Na sequência da prisão, verificou-se um corte definitivo dos laços com a ex-companheira, pretendendo agora o mesmo e quando lhe for concedida a liberdade, integrar o agregado da atual companheira – KK, com a qual iniciou relacionamento já quando se encontrava recluso, não obstante conhecer a mesma há largos anos. Conta, adicionalmente, com o apoio da mãe e tias, ainda que se tenha verificado algum afastamento relacional nos últimos anos com a família de origem, desconhecendo a progenitora a sua situação atual de cumprimento de pena de prisão.

A companheira, reside com os dois filhos de 31 e 23 anos de idade, em casa arrendada, uma vivenda de tipologia T5, com adequadas condições de habitabilidade e conforto e localizada em ..., em zona residencial tranquila, sem conotações sociais negativas. AA mantém contactos regulares quer com a companheira, quer com a família de origem, telefónicos e recebendo também visitas pontuais por parte das tias. Caberá referir que o arguido nunca residiu antes nesta zona (…)».

A companheira do arguido «KK, trabalha como cuidadora de idosos, auferindo um vencimento mensal de cerca de 1300€, constituindo este o seu único rendimento mensal, beneficiando ainda do contributo económico que a filha mais velha lhe reserva mensalmente, sendo que o filho mais novo é estudante. O agregado vive num registo de contenção de despesas face aos gastos mensais, das quais se destaca a renda de casa (550€), a que acrescem os gastos com água, luz e gás no montante aproximado de 180€ mensais. A situação financeira é descrita como suficiente para garantir o auxílio ao arguido, até este conseguir reorganizar-se ao nível laboral. (…)».

«No seu processo interativo com a família de origem, o arguido parece ter estado sujeito a um ambiente que privilegiou excessivamente as suas necessidades, exposto a práticas permissivas, onde as regras e os limites não integraram a sua educação de forma consistente e onde teve a oportunidade de substituir a figura paterna pelo seu avô materno.
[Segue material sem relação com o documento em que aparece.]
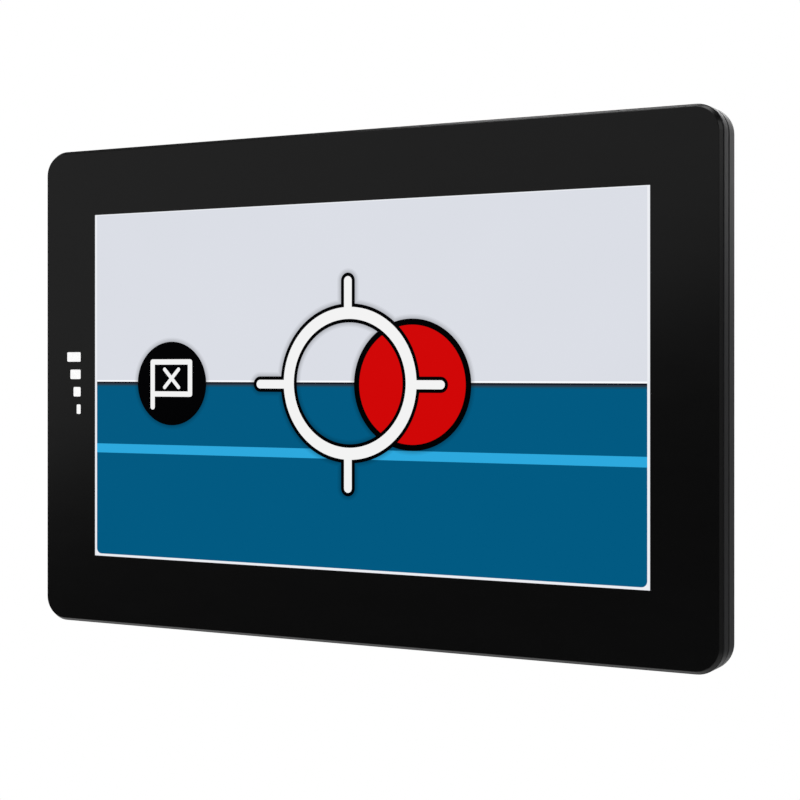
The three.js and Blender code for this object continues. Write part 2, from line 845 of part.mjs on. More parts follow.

Com 20 anos foi viver para Lisboa, juntamente com a mãe, passando a integrar o agregado de uma tia,

Viria a completar o 11º ano em ..., num registo de desempenho escolar e interação com professores e colegas regular, iniciando a sua vida ativa na central termoelétrica de ..., tendo o restante percurso profissional sido desenvolvido na área da restauração, como empregado de mesa, em restaurantes e receções de hotéis, como estafeta numa empresa de publicidade, agente imobiliário, comercial e na construção civil, em diversos locais, nomeadamente em Lisboa, na região do Algarve e em Málaga - Espanha.

Presentemente, AA, tem a possibilidade de ficar a trabalhar na empresa V..., Lda., com sede no Porto, da qual é sócio gerente um primo da companheira – LL, tendo-nos este confirmado a possibilidade de integração do arguido, em funções relacionadas com administração/contacto com clientes. Dado a empresa ter trabalhos em várias zonas do país, o arguido poderá ficar afeto a obras que tenham lugar na zona da grande Lisboa». (…)
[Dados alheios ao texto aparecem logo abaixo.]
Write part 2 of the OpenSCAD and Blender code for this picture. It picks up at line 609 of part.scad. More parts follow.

Ao nível das características e competências pessoais e tendo em conta o seu historial de vida e criminal, revela uma personalidade impulsiva, com desvalorização da importância na reflexão dos seus comportamentos criminais anteriores, bem como dificuldade em antever os problemas daí supervenientes.
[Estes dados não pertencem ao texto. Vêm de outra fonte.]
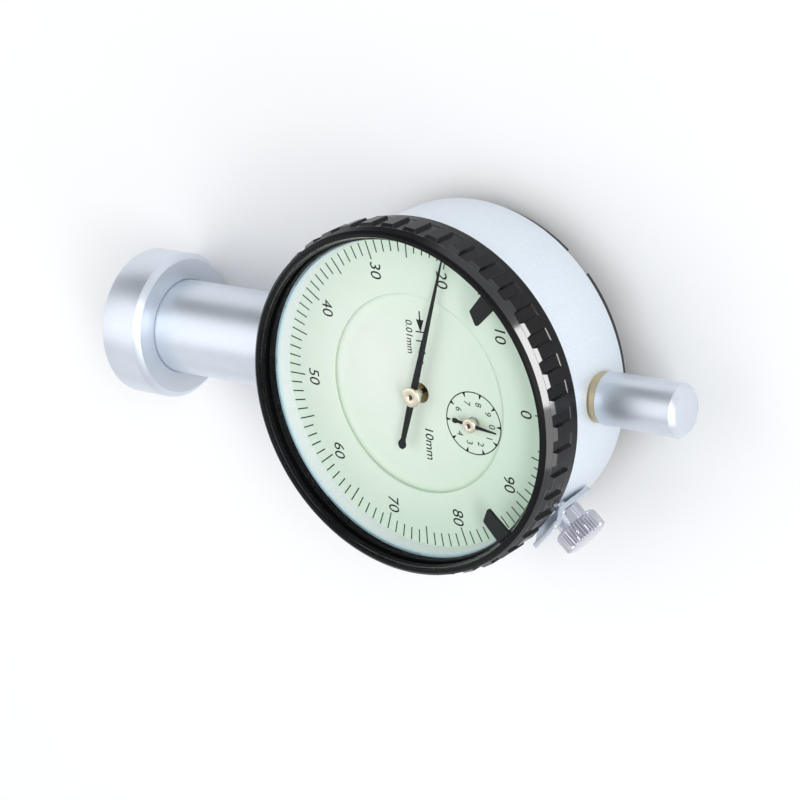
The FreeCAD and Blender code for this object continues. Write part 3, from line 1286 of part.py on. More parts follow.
# Bezel clamp: a cranked sheet bracket and its knurled thumb screw
LEG_INNER = "case_radius + clamp_leg_gap"
ARM_INNER = "tooth_radius + clamp_arm_gap"
bracket_corners = [
    (LEG_INNER, "clamp_leg_back"),
    (LEG_INNER + " + clamp_sheet", "clamp_leg_back"),
    (LEG_INNER + " + clamp_sheet", "clamp_leg_front"),
    (ARM_INNER + " + clamp_sheet", "clamp_arm_back"),
    (ARM_INNER + " + clamp_sheet", "clamp_arm_front"),
    (ARM_INNER, "clamp_arm_front"),
    (ARM_INNER, "clamp_arm_back"),
    (LEG_INNER, "clamp_leg_front"),
]
bracket_place = dict(
    x="dial_axis + clamp_offset * sin(clamp_angle)",
    y="-clamp_offset * cos(clamp_angle)",
    z="dial_height",
    turn="clamp_angle",
)
bracket_body = new_body("bracket", bracket_place)
bracket_sketch = outline(bracket_body, "bracket_profile", "XZ_Plane", bracket_corners)
bracket_pad = bracket_body.newObject("PartDesign::Pad", "bracket_pad")
bracket_pad.Profile = bracket_sketch
bracket_pad.Midplane = True
bind(bracket_pad, "Length", "clamp_half_width * 2")
doc.recompute()


def edge_names(shape, test):
    return ["Edge%d" % (i + 1) for i, edge in enumerate(shape.Edges) if test(edge)]


def at_bend(edge, corner):
    """True for the edge along Y at one of the profile's corners."""
    x, z = (read(value) for value in corner)
    return all(abs(p.X - x) < 1e-3 and abs(p.Z - z) < 1e-3 for p in edge.Vertexes)


bends = bracket_body.newObject("PartDesign::Fillet", "bracket_bends")
pad_shape = bracket_pad.Shape
bend_corners = bracket_corners[2:4] + bracket_corners[6:]
bends.Base = (bracket_pad, edge_names(pad_shape, lambda edge: any(at_bend(edge, c) for c in bend_corners)))
bind(bends, "Radius", "clamp_bend")
doc.recompute()


def end_corner(edge):
    """Edges through the sheet at the four corners of the bracket."""
    ends = [vertex.Point for vertex in edge.Vertexes]
    half = read("clamp_half_width")
    levels = (read("clamp_leg_back"), read("clamp_arm_front"))
    at_side = any(all(abs(p.y - side) < 1e-3 for p in ends) for side in (-half, half))
    at_end = any(all(abs(p.z - level) < 1e-3 for p in ends) for level in levels)
    return at_side and at_end


corners = bracket_body.newObject("PartDesign::Fillet", "bracket_corners")
corners.Base = (bends, edge_names(bends.Shape, end_corner))
bind(corners, "Radius", "clamp_corner")
bracket_hole = rod("bracket_hole", "clamp_shank + 0.15", "case_radius", LEG_INNER + " + clamp_sheet + 0.1", clamp_axis)
node(cut("bracket_body_cut", bracket_body, bracket_hole), "clamp_bracket")

NECK_START = LEG_INNER + " + clamp_sheet"
HEAD_START = NECK_START + " + clamp_neck_length"
HEAD_END = HEAD_START + " + clamp_head_length"
screw_profile = [
    (CASE_INNER + " + 0.2", "0"),
    (CASE_INNER + " + 0.2", "clamp_shank"),
    (NECK_START, "clamp_shank"),
    (NECK_START, "clamp_neck"),
    (HEAD_START, "clamp_neck"),
    (HEAD_START, "clamp_head - knurl_depth - 0.3"),
    (HEAD_START + " + 0.3", "clamp_head - knurl_depth"),
    (HEAD_END, "clamp_head - knurl_depth"),
    (HEAD_END + " + clamp_dome", "clamp_head * 0.6"),
    (HEAD_END + " + clamp_dome + 0.1", "0"),
]
clamp_core = turned("clamp_core", "H_Axis", screw_profile, clamp_axis)


def knurl():
    """Ridges of the head, as one star-shaped ring between two bevels."""
    count = int(read("knurl_count"))
    crown = read("clamp_head")
    root = crown - read("knurl_depth")
    length = read("clamp_head_length")
    points = []
    for ridge in range(count):
        for part, radius in ((-0.5, root), (-0.12, crown), (0.12, crown)):
            x, y = polar(radius, 360.0 * (ridge + part) / count)
            points.append(Vector(x, y, 0))
    points.append(points[0])
    star = Part.Face(Part.makePolygon(points)).extrude(Vector(0, 0, length))
    star = star.common(Part.makeCone(root, root + length, length))
    star = star.common(Part.makeCone(crown + length, crown - 0.3, length + 0.3, Vector(0, 0, -0.3)))
    star.rotate(Vector(), Vector(0, 1, 0), 90)
    star.translate(Vector(read(HEAD_START), 0, 0))
    star.rotate(Vector(), Vector(0, 0, 1), read("clamp_angle"))
    star.translate(Vector(read("dial_axis"), 0, read("dial_height + clamp_screw_level")))
    return star


node(fuse("clamp_screw_body", clamp_core, group("knurl_ring", [knurl()])), "clamp_screw")

# Checks, then one file for each node
doc.recompute()
for item in doc.Objects:
    if "Invalid" in item.State or "Error" in item.State:
        raise RuntimeError("%s did not compute: %s" % (item.Name, item.State))
unsound = [i.Label for i in NODES if i.Shape.isNull() or not i.Shape.isValid() or not i.Shape.Solids]
if unsound:
    raise RuntimeError("no sound shape: " + ", ".join(unsound))
for item in NODES:
    item.Shape.exportStep("parts/%s.step" % item.Label)
    print("%-24s %d solid(s) %10.2f mm3" % (item.Label, len(item.Shape.Solids), item.Shape.Volume))
print(len(NODES), "nodes")
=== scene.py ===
import math

import bmesh
import bpy
from mathutils import Matrix, Vector


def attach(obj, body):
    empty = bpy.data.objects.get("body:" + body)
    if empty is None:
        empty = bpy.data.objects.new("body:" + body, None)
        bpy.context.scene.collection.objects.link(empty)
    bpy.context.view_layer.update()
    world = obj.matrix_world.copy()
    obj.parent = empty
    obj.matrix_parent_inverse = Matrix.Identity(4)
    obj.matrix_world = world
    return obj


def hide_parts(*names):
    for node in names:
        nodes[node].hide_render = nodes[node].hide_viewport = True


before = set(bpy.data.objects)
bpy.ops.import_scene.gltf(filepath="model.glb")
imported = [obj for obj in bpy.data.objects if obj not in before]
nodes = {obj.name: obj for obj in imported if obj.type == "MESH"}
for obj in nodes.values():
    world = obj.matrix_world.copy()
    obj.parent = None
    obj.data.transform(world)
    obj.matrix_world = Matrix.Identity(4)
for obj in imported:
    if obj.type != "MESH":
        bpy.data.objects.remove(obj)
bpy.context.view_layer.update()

# The pieces are given in millimetres, as in the drawing. Blender, the camera and the lights are in metres.
MM = 0.001
scene = bpy.context.scene

DIAL = Vector((65.6, 0, 11.3))
SMALL_DIAL = Vector((65.6 + 10.0371, -3.47, 11.3))
CLAMP_ANGLE = math.radians(-42.6)
CLAMP_LEVEL = 2.85
DIAL_TURN = math.radians(-90)
# Middle of the pool of light painted on the dial
PAINTED_LIGHT_SPOT = DIAL + Vector((-9, 4, 0))


# Materials


class Value:
    """A shader socket that takes part in plain arithmetic."""

    def __init__(self, finish, socket):
        self.finish = finish
        self.socket = socket

    def math(self, operation, first, second):
        return self.finish.node("ShaderNodeMath", {"operation": operation}, {0: first, 1: second})[0]

    def __add__(self, other):
        return self.math("ADD", self, other)

    def __radd__(self, other):
        return self.math("ADD", other, self)

    def __sub__(self, other):
        return self.math("SUBTRACT", self, other)

    def __rsub__(self, other):
        return self.math("SUBTRACT", other, self)

    def __mul__(self, other):
        return self.math("MULTIPLY", self, other)

    def __rmul__(self, other):
        return self.math("MULTIPLY", other, self)


class Outputs:
    """The outputs of one node, each ready for arithmetic."""

    def __init__(self, finish, node):
        self.finish = finish
        self.node = node

    def __getitem__(self, key):
        return Value(self.finish, self.node.outputs[key])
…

Apresenta-se como um indivíduo educado, humilde e assertivo, com facilidade comunicacional, bem como com total disponibilidade para colaborar com os diversos intervenientes judiciais. Considera ter hoje uma situação e perspetiva de vida completamente distinta daquela que viveu à data da prática dos crimes, bem como um suporte para a sua reinserção social muito mais efetivo, considerando ainda o forte impacto e efeito dissuasor que teve sobre si, o momento privação da liberdade a que está presentemente sujeito.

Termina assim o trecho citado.